Gentechnikfreie Lebensmittel müssen weiterhin erhältlich sein
Nicht zuletzt aufgrund der Globalisierung wird es immer schwieriger, ‚sauberes’ Saatgut, Lebens- und Futtermittel zu bekommen. Nach Angaben des Umweltinstituts München landen 80 Prozent aller GVP im Futtertrog, allen voran Soja und Mais. Baumwolle und Raps stammen heute gleichfalls größtenteils aus dem Gentechnik-Labor. Großflächig angebaut werden GVP vor allem in Nord- und Südamerika, China, Südafrika und Indien. Das Risiko einer Verschleppung über Container und Maschinen wächst. Unsicher sind auch Anbau- und Freisetzungsfelder in Europa, trotz der gesetzlichen Sicherheitsabstände von 150 Metern zu konventionellen und 300 Metern zu ökologischen Feldern. Bienen zum Beispiel, haben einen Flugradius von 3,5 Kilometern und könnten also durchaus auch GV-Rapsfelder streifen. In Kanada hat sich Gen-Raps über den Pollenflug fast flächendeckend ausgebreitet, weshalb viele Imker bereits aufgeben mussten. Alice Fridum von Allos mahnte in diesem Zusammenhang: „Unsere Bienen fliegen nicht unter einer Glasglocke.“
Verunreinigte Bio-Lebensmittel würden das Vertrauen der Verbraucher enorm schädigen und der ganzen Branche schaden. Joseph Wilhelm äußerte überzeugt: „Wir können darauf Einfluss nehmen, unsere Ernährung, Landwirtschaft und Naturschutzgebiete vor möglichen Beeinträchtigen zu schützen“, sagte Wilhelm. Nach der ersten Tour quer durch Deutschland und einer verlängerten Sammelphase hatte er dem damaligen Landwirtschaftsminister Horst Seehofer 55.000 Unterschriften gegen Agro-Gentechnik überreicht. Diesmal hatten er und seine insgesamt 3.400 Mitwanderer bereits während der Tour schon 35.000 Stimmen zusammengetragen. Jede einzelne Stimme sei wichtig, so Wilhelm und ergänzte: „Wir erwarten von den Politikern Achtsamkeit und Respekt gegenüber dem mehrheitlichen Willen der Menschen - klare Aussagen und kein Taktieren.“ Der Berater im EU-Ausschuss für Landwirtschaft und ländliche Entwicklung Hannes Lorenzen, der die Listen gern annahm, stimmte zu: „Das Thema muss stärker in die EU eingebracht werden. Dazu braucht man Leute, die sich als Bürger gegen Agro-Gentechnik in Bewegung setzen.“
Wissenswert:
Bei GVP wurde das Erbmaterial durch ein modernes biotechnologisches Verfahren so verändert, wie es auf natürlichem Weg oder durch Kreuzung nicht möglich wäre. Über Artgrenzen hinweg werden zum Beispiel Gene aus Bakterien und Viren eingeschleust. Gemäß den europäischen Gentechnik-Gesetzen besteht für GVO eine Zulassungs- und Informationspflicht. Es müssen eine Risikobewertung und Überwachung von Langzeiteffekten erfolgen. Produkte mit mehr als 0,9 Prozent an gentechnisch veränderten Bestandteilen sind zu kennzeichnen. Nicht aber tierische Produkte, bei denen die Tiere GV-Futter bekommen haben.

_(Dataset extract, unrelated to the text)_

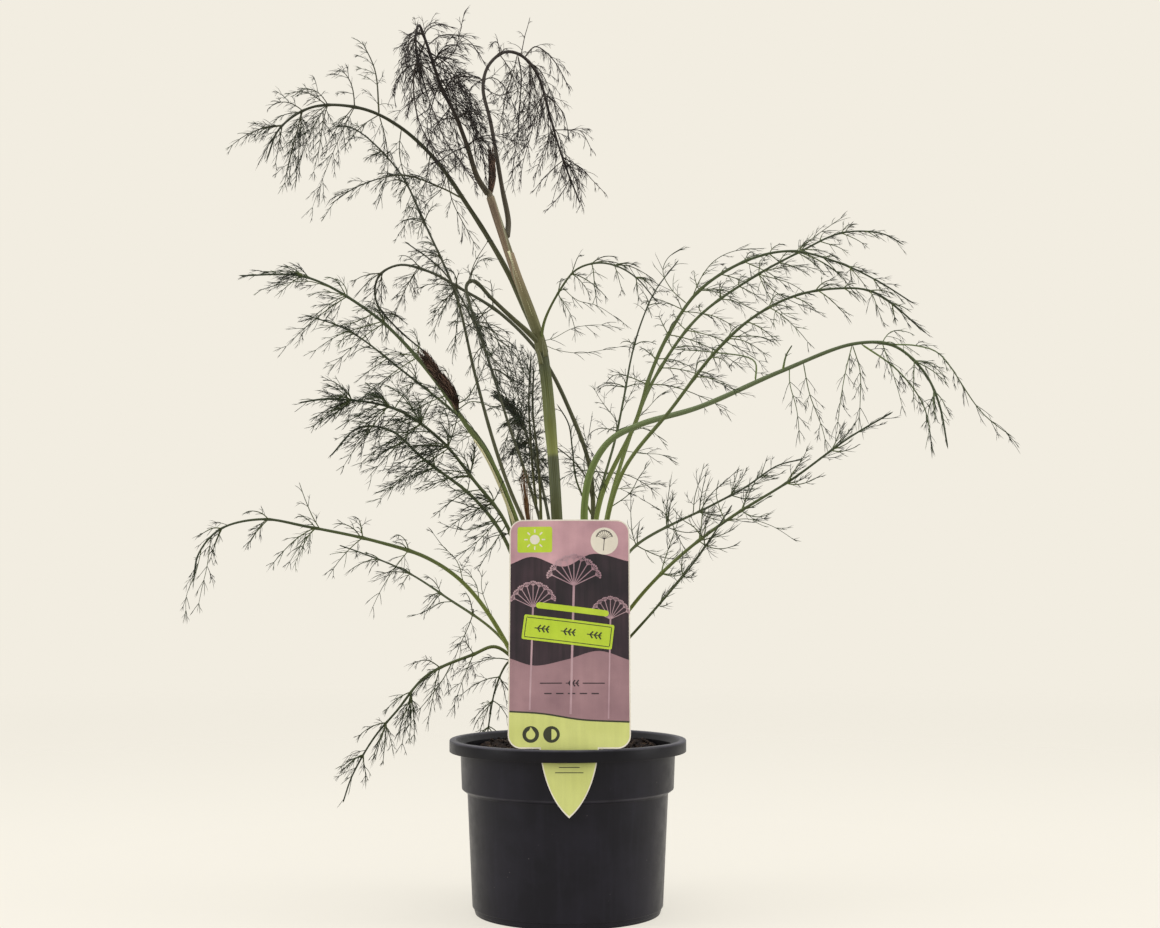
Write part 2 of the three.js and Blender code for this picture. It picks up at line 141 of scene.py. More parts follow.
def turn_about(vectors: Array, axes: Array, angles: Array) -> Array:
    """Turn each row's vector about its row's unit axis by its angle in radians.

    Args:
        vectors: One vector a row.
        axes: One unit axis a row.
        angles: One angle a row.

    Returns:
        The turned vectors.
    """
    cosine, sine = np.cos(angles)[:, None], np.sin(angles)[:, None]
    along = (vectors * axes).sum(1, keepdims=True)
    return vectors * cosine + np.cross(axes, vectors) * sine + axes * along * (1 - cosine)


def ripple(points: Array, wave: float, seed: int, crossings: int = 8) -> Array:
    """Give a smooth random value of about -1 to 1 at each point, from crossed waves.

    Args:
        points: Points in metres.
        wave: The waves' length in metres.
        seed: Picks the waves.
        crossings: How many waves cross.

    Returns:
        One value a point.
    """
    rng = np.random.default_rng(seed)
    ways = unit(rng.normal(size=(crossings, 3))) * rng.uniform(0.6, 1.6, (crossings, 1))
    phases = rng.uniform(0, 2 * math.pi, crossings)
    waves = np.sin(points @ (ways * 2 * math.pi / wave).T + phases)
    return waves.sum(-1) / math.sqrt(crossings)


def curve_through(points: Array, steps: int) -> Array:
    """Draw a centripetal curve through points, in evenly spaced steps.

    Args:
        points: The points that the curve passes through.
        steps: How many steps it is cut into.

    Returns:
        steps + 1 points.
    """
    points = np.asarray(points, float)
    ends = np.vstack([2 * points[0] - points[1], points, 2 * points[-1] - points[-2]])
    share = np.linspace(0, 1, 24, endpoint=False)[:, None]
    runs = []
    for before, start, end, after in zip(ends, ends[1:], ends[2:], ends[3:]):
        first, middle, last = (
            np.linalg.norm(b - a) ** 0.5 for a, b in ((before, start), (start, end), (end, after))
        )
        leave = (start - before) / first - (end - before) / (first + middle)
        leave = (leave + (end - start) / middle) * middle
        arrive = (after - end) / last - (after - start) / (middle + last)
        arrive = (arrive + (end - start) / middle) * middle
        square, cube = 3 * (end - start) - 2 * leave - arrive, 2 * (start - end) + leave + arrive
        runs.append(start + leave * share + square * share**2 + cube * share**3)
    line = np.vstack([*runs, points[-1:]])
    walked = np.append(0, np.linalg.norm(np.diff(line, axis=0), axis=1).cumsum())
    even = np.linspace(0, walked[-1], steps + 1)
    return np.stack([np.interp(even, walked, line[:, i]) for i in range(3)], axis=1)


def along_line(line: Array, share: float) -> tuple[Array, Array]:
    """Find the point and the unit direction ahead at a share of an evenly spaced line.

    Args:
        line: The line.
        share: How far along it, 0 to 1.

    Returns:
        The point and the direction.
    """
    exact = min(max(share, 0.0), 1.0) * (len(line) - 1)
    step = min(int(exact), len(line) - 2)
    return mix(line[step], line[step + 1], exact - step), unit(line[step + 1] - line[step])


def rounded(corners: Sequence[Point], steps: int = 4) -> Array:
    """Round the corners of an open outline.

    Args:
        corners: Corners as (x, y, radius). The first and the last stay sharp.
        steps: Steps in each rounding.

    Returns:
        The outline's points.
    """
    places = np.array([corner[:2] for corner in corners], float)
    outline = [places[0]]
    for before, corner, after, (_, _, radius) in zip(places, places[1:], places[2:], corners[1:]):
        back, ahead = before - corner, after - corner
        room = 0.45 * min(np.linalg.norm(back), np.linalg.norm(ahead))
        half = math.acos(float(np.clip(unit(back) @ unit(ahead), -1, 1))) / 2
        cut = min(radius / max(math.tan(half), 1e-6), room)
        start, end = corner + unit(back) * cut, corner + unit(ahead) * cut
        for share in np.linspace(0, 1, steps + 1):
            outline.append(mix(mix(start, corner, share), mix(corner, end, share), share))
    return np.array([*outline, places[-1]])


@dataclass
class Skin:
    """Closed shells gathered into one mesh, with a place on the bake map for every point."""

    points: list[Array] = field(default_factory=list)
    faces: list[Array] = field(default_factory=list)
    places: list[Array] = field(default_factory=list)
    size: int = 0

    def add_shells(self, rings: Array, starts: Array, ends: Array, places: Array) -> None:
        """Add shells that run from a start point over rings to an end point.

        Args:
            rings: Shells x rings x sides x 3, each ring anticlockwise as seen from the end.
            starts: The point that closes each shell's start.
            ends: The point that closes each shell's end.
            places: Map places of start, rings and end: shells x (rings * sides + 2) x 2.
        """
        count, rows, sides, _ = rings.shape
        total = rows * sides + 2
        side = np.arange(sides)
        beside = (side + 1) % sides
        row = 1 + np.arange(rows - 1)[:, None] * sides
        near, far = row + side, row + beside
        first = np.stack([np.zeros(sides, int), 1 + beside, 1 + side], -1)
        right = np.stack([near, far, far + sides], -1).reshape(-1, 3)
        left = np.stack([near, far + sides, near + sides], -1).reshape(-1, 3)
        end = total - 1 - sides
        last = np.stack([end + side, end + beside, np.full(sides, total - 1)], -1)
        shell = np.concatenate([first, right, left, last])
        flat = rings.reshape(count, rows * sides, 3)
        points = np.concatenate([starts[:, None], flat, ends[:, None]], 1).reshape(-1, 3)
        faces = (shell[None] + (np.arange(count) * total)[:, None, None]).reshape(-1, 3)
        self.points.append(points)
        self.faces.append(faces + self.size)
        self.places.append(places.reshape(-1, 2))
        self.size += len(points)

    def add_tubes(
        self,
        lines: Array,
        radii: Array,
        sides: int,
        across: Array,
        along: Array,
        side_way: Array | None = None,
        squash: Array | None = None,
    ) -> None:
        """Add round tubes along lines, closed to a point at both ends.

        Args:
            lines: Tubes x points x 3, in metres. The first and last points close the tube.
            radii: Radii in metres, tubes x points. Those of the first and last aren't used.
            sides: Sides of each tube.
            across: Lowest and highest map place across, a row a tube.
            along: Map place along at start and end, a row a tube.
            side_way: The way that each tube's first side faces, or None for level.
            squash: Radii by side, points x sides, as shares, or None for round.
        """
        ahead = unit(lines[:, 2:] - lines[:, :-2])
        if side_way is None:
            steep = np.abs(ahead[:, :1, 2:]) > 0.95
            side_way = np.cross(ahead[:, 0], np.where(steep[:, 0], [1.0, 0, 0], UP))
        normals = np.empty_like(ahead)
        normal = side_way
        for step in range(ahead.shape[1]):
            normal = square_to(normal, ahead[:, step])
            normals[:, step] = normal
        angle = steps_round(sides)[:, None]
        out = normals[:, :, None] * np.cos(angle) + np.cross(ahead, normals)[:, :, None] * np.sin(angle)
        reach = radii[:, 1:-1, None] * np.ones(sides)
        if squash is not None:
            reach = reach * squash[1:-1]
        rings = lines[:, 1:-1, None] + out * reach[..., None]
        self.add_shells(rings, lines[:, 0], lines[:, -1], tube_places(lines, sides, across, along))

    def piece(self, name: str, material: Material) -> Piece:
        """Make a smooth-shaded piece with its bake map, and put it in the scene.

        Args:
            name: The piece's name.
            material: Its material.

        Returns:
            The new piece.
        """
        points, faces = np.concatenate(self.points), np.concatenate(self.faces).astype(np.int32)
        mesh = bpy.data.meshes.new(name)
        mesh.vertices.add(len(points))
        mesh.vertices.foreach_set("co", points.astype(np.float32).ravel())
        mesh.loops.add(faces.size)
        mesh.loops.foreach_set("vertex_index", faces.ravel())
        mesh.polygons.add(len(faces))
        mesh.polygons.foreach_set("loop_start", np.arange(0, faces.size, 3, dtype=np.int32))
        mesh.polygons.foreach_set("use_smooth", np.ones(len(faces), bool))
        layer = mesh.uv_layers.new(name=BAKE_MAP)
        places = np.concatenate(self.places)[faces.ravel()]
        layer.data.foreach_set("uv", places.astype(np.float32).ravel())
        mesh.update(calc_edges=True)
        mesh.validate()
        return show(mesh, material)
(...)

Versprechen der Saatgut-Konzerne, u.a.:
- Geringerer Einsatz von Schädlingsbekämpfungsmitteln (z.B. Pflanzen mit Resistenz gegen ein Breitbandherbizid, Insekten oder Krankheiten)
- Einfachere Verarbeitung (z.B. Pflanzen mit verlangsamter Reifung)
- Optimierte Eigenschaften (z.B. vermehrte Produktion von Vitaminen)
- Einhaltung der gesetzlichen Vorschriften
Studien belegen aber, dass Gentechnik-Anbau keinen Vorteil bringt! Zudem bestehen Risiken, u.a.: Verunreinigungen bei Anbau, Transport, Lagerung, Verarbeitung
Resistenzprobleme (z.B. in Verbindung mit Antibiotka bei Pflanzen mit eingebauten Bakteriziden), unvorhergesehene schädliche Effekte (z.B. Allergenität) oder Auskreuzung
Gefährdung der Ökosysteme und Artenvielfalt, zunehmende Abhängigkeit der Bauern von einigen wenigen Saatgut-Konzernen, eine Freisetzung von Gen-Pflanzen lässt sich nicht mehr rückgängig machen.